De l’importance d’être René

Quand la première personne, censée alimenter pour empêcher de dépérir l’enfant à être, ne le fait pas…

Est-ce le presque-né qui ne le mérite pas?
Est-ce la mère qui manque à son devoir?
Est-ce un devoir conscient d’ailleurs?
Ou bien un simple non- accomplissement du processus habituel de la nature dont les deux protagonistes sont le jouet ignorant?
Et l’un et l’autre, sous des angles divers, subissent les effets, en silence, toujours.
Quand bien même ils crieraient, il faudrait lire derrière l’épaisseur de leur douleur, la souffrance sourde.

Il faudra que le temps finisse par faire fondre les croûtes qu’il a lui même endurcies, pour laisser apparaître l’adulte ne parvenant à faire confiance à personne..celui qui voit la trahison dans la main qui se tend.

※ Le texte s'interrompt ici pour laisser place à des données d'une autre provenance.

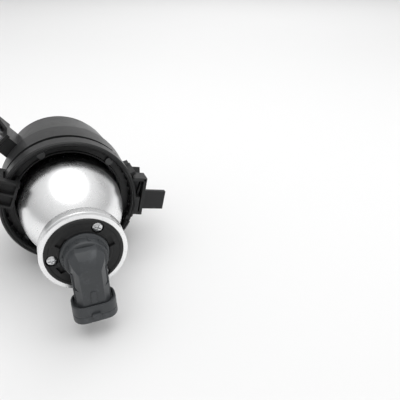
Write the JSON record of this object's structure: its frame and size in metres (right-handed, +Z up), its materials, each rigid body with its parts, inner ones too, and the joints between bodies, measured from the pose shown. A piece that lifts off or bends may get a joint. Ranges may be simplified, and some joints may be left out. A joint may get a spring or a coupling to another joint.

Quand l’enfant, trop petit, mais toujours trop grand, sent qu’il aurait mieux valu être ailleurs qu’ici.
Et qu’il sait que l’ailleurs, aussi loin qu’il se trouve, n’est rien d’autre qu’un ici qui s’ignore,
Est-ce la mère, submergée par ses sentiments déchirés, qu’il convient de blâmer?
Ses propres parents, son mari, qui pourraient expliquer pourquoi elle ne sait pas accueillir et faire place?
Ou l’enfant qui ne sait s’adapter au milieu, incapable dans l’œuf, maladroit pour la vie?

Il faudra la patience d’un entourage aimant pour qu’il sache traverser sa peur de l’échec et sa conviction folle qu’il est toujours de trop, qu’il n’est jamais assez…
Il faudra qu’il remarque que même s’il fait tout pour s’égarer et pour que l’univers entier le fuit, il reste encore aimé, au delà du bon sens.

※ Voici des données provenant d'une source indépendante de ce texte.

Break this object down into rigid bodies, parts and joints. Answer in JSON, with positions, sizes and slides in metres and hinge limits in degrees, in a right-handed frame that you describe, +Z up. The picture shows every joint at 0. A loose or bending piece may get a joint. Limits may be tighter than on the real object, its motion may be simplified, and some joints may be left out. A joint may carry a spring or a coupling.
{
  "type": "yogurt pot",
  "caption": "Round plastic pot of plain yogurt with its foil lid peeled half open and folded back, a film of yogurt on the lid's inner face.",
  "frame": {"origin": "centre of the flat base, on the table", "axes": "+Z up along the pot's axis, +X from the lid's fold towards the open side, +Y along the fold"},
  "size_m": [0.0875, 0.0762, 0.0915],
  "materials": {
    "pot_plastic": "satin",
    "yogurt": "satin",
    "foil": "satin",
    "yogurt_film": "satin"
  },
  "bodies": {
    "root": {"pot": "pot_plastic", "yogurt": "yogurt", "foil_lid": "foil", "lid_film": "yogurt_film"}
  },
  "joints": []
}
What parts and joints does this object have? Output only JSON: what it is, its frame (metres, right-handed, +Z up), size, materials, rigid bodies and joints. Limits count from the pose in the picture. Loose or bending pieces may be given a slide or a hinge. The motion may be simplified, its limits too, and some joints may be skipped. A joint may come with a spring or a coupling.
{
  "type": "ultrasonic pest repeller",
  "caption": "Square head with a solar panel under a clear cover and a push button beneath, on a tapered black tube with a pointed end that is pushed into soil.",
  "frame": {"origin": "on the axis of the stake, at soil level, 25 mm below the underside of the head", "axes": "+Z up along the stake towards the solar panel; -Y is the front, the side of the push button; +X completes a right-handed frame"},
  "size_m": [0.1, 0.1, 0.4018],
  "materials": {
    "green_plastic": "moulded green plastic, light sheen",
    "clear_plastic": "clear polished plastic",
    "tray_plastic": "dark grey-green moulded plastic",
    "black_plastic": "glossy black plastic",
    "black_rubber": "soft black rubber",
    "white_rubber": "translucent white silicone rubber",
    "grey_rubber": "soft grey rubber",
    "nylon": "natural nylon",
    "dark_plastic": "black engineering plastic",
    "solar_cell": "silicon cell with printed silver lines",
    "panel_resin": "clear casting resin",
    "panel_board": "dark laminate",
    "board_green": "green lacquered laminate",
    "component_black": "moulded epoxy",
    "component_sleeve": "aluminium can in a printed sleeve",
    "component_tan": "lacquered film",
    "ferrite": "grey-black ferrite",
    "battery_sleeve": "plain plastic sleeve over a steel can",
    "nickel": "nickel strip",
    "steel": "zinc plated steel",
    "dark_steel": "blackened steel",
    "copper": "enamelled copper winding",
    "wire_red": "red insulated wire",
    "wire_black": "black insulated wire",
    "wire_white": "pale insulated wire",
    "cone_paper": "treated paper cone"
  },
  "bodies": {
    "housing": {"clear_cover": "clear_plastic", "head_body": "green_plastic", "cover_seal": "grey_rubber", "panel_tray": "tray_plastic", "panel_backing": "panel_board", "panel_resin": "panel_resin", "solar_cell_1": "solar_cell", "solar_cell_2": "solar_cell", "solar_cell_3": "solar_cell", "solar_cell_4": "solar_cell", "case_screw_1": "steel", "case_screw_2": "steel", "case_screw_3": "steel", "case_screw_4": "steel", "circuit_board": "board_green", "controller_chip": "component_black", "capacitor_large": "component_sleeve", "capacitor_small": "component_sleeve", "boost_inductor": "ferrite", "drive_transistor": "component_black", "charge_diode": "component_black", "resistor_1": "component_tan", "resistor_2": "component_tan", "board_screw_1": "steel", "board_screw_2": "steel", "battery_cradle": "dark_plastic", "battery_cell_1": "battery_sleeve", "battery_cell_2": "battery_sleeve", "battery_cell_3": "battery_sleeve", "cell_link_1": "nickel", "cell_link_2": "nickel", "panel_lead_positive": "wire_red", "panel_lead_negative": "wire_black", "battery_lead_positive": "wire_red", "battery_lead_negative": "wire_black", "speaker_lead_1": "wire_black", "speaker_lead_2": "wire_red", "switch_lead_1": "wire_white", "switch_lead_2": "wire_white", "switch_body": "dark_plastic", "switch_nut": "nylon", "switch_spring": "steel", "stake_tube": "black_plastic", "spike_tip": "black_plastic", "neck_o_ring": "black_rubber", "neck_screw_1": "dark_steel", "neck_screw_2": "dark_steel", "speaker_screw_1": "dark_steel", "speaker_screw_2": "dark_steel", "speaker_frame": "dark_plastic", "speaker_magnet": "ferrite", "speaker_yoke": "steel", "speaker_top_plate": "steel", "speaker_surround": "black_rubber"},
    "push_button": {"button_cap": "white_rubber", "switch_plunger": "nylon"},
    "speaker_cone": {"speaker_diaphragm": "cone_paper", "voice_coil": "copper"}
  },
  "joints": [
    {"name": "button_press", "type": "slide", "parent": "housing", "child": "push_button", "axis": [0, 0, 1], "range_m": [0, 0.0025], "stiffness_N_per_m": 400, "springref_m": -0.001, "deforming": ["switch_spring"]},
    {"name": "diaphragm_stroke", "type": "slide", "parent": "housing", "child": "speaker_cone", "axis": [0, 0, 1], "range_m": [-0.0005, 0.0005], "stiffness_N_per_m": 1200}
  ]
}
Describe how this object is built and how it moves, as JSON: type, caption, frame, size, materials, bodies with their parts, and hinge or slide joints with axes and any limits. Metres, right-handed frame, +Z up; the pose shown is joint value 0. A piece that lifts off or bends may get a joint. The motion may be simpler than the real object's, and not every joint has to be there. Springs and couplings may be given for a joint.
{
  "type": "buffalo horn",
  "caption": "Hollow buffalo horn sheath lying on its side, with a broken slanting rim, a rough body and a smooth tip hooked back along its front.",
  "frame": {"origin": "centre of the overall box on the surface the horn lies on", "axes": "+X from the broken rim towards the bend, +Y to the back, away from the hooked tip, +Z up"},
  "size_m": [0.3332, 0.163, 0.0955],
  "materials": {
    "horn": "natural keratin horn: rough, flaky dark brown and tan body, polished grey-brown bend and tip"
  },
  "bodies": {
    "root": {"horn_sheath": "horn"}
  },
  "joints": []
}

Et quand il naît sans air, sans prévenir vraiment, comme une lettre d’excuse, griffonnée dans l’urgence, qu’on placera au chaud dans une boîte, avec les autres gribouillages des génies trop pressés, à qui on a pas dit d’attendre que la lampe soit frictionnée trois fois.
Est-ce la mère tendue qui n’a pas patienté, lasse de porter, qu’il convient de blâmer?
Ou alors l’enfant qui respire à contretemps, qui se lance dans la vie comme un saxophone jazz dans un concerto baroque?

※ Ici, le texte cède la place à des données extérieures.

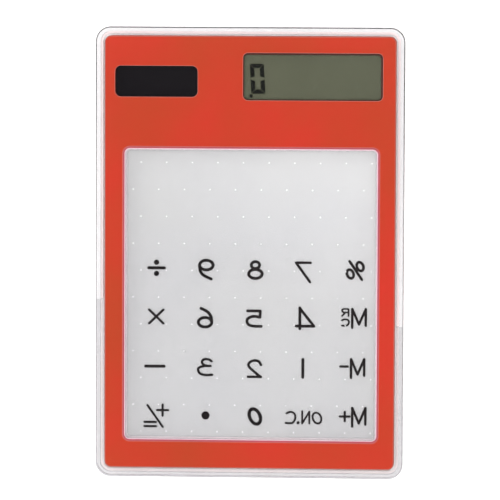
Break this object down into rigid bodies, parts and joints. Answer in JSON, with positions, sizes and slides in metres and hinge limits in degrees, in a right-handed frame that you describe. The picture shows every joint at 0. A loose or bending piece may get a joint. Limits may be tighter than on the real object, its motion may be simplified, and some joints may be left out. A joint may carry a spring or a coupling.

Il faudra que l’adulte regarde derrière lui et se voit happer l’air, briser les murs, casser les codes et mourir d’ennui, étouffé par la bêtise épaisse des gens bien nés…
Il faudra qu’il accepte d’être lui.
D’aimer sa liberté rieuse et triste, pour qu’elle devienne son meilleur aiguillage.
Et le courage aussi d’aimer les gens, d’oser voir la fragilité dans leurs défaillances et leurs manquements,
Et de regarder quand même.
D’oser voir sa fragilité, celle du presque-né, du nouveau né, du nouvel homme qu’il devient, l’obscurité des voies qui l’ont englouti souvent.
De regarder quand même et de s’aimer pour ça.